If you haven’t, per his now-infamous instruction, Googled Cignetti, he arrived in Bloomington with an impressive resume as both a position coach and recruiter (he mentored Philip Rivers at N.C. State and helped bring Mark Ingram and Julio Jones to Alabama) and as the head man at smaller schools, leading James Madison to the Division I semifinal or better in all three of his seasons there. He was a smart hire at a program that has been allergic to football success, but he certainly wasn’t an exciting one for anyone outside of Bloomington.

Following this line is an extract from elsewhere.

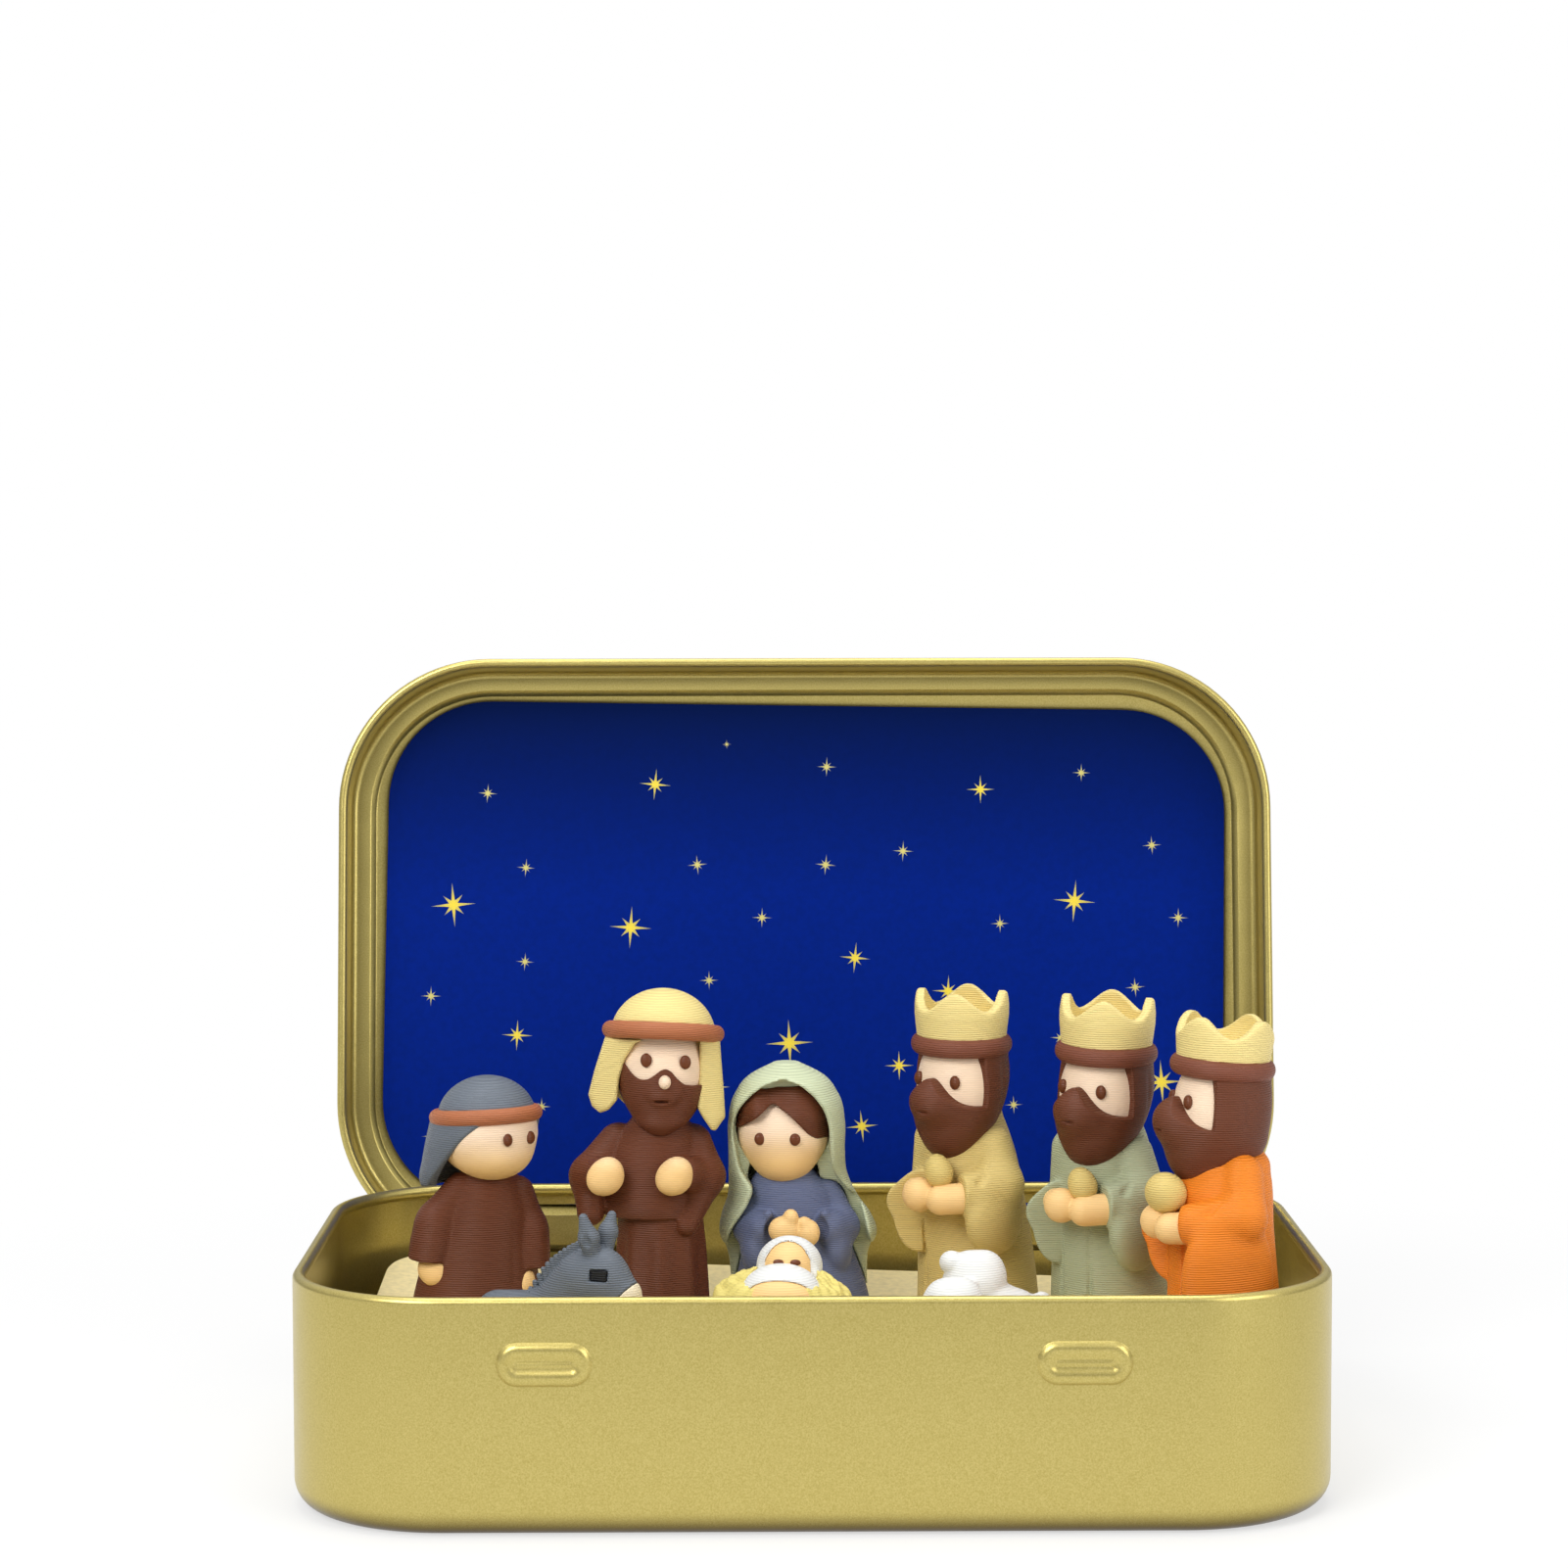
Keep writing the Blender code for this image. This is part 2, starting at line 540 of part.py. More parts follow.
def father():
    """A bearded man with his fists held out, in a long robe with a hanging scarf."""
    root = stand("father", HEM)
    band_z, band_major, band_minor = 27.75, 5.1, 0.68
    robe_rings = [
        (-HEM / MM, 4.2, 4.1), (3.0, 4.1, 4.0), (10.0, 4.0, 3.9), (10.4, 4.8, 4.4, 0.0, -0.6),
        (13.0, 5.0, 4.4, 0.0, -0.9), (16.2, 4.3, 3.9, 0.0, -0.6), (18.4, 3.1, 2.9), (19.6, 2.2, 2.0),
    ]
    right_sleeve = ([(-4.2, 0.3, 16.0), (-6.6, -1.4, 13.2), (-6.0, -2.4, 9.6)], [1.9, 2.4, 1.7])
    left_sleeve = ([(3.0, 0.3, 16.0), (3.9, -1.6, 13.0), (3.4, -2.6, 9.4)], [1.7, 2.0, 1.5])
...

All he’s done since is lose one (1!!) conference game in nearly two full seasons, to the team whose name needs not be spoken but that beats everyone else in the Big Ten. And while it’s true that Indiana has made a healthier investment in NIL resources than many of its conference peers, it’s not as though the Hoosiers are loaded up with five-star talent. Their best defensive player, linebacker Aiden Fisher, is a transfer from JMU. Their quarterback, Fernando Mendoza, was a three-star recruit who went 9-10 in two seasons as a starter at Cal before transferring in this past season. He’s now arguably the top NFL prospect at his position in the class and was absolutely nails on Saturday after his interception helped Penn State climb back in it.
No, Cignetti is doing this with coaching and will and an attitude that probably rubs just about everyone outside his program the wrong way but has clearly instilled his players with confidence and maybe a healthy arrogance.
I won’t sit here and pretend I have any idea who the next Cignetti is or if he would be a fit in State College, but it stands to reason that there are a few of them out there, if Kraft is kicking over enough rocks during the next couple of months. The Lions only need to land one, and it doesn’t have to be a name most fans will recognize. And if Cignetti can take Indiana from its status as, well, Indiana to a top-two team in barely two years, think of what a similarly impactful coach could do at a place like Penn State, to not just clean up the mess of this doomed 2025 season but to infuse it with the kind of swagger and belief that Cignetti has the Hoosiers playing with now.
It was good to see some fight, and some improved execution, from the home team on Saturday. With each loss, though, the hole the Lions will have to climb out of gets deeper, another recruit on the fence raises an eyebrow, another fan ponders whether to renew season tickets. Instead of shaking their heads and worrying about the one or two plays that might have been the difference against Indiana (or Oregon, for that matter), the Lions should take heart that their fortunes, which reversed so quickly and wholly in just a couple of months it still strains credulity, could quickly reverse again.
The longtime conference punchline that plucked a gutsy win away from a desperate team by a toe drag and ran its record to 10-0 just showed them what that looks like.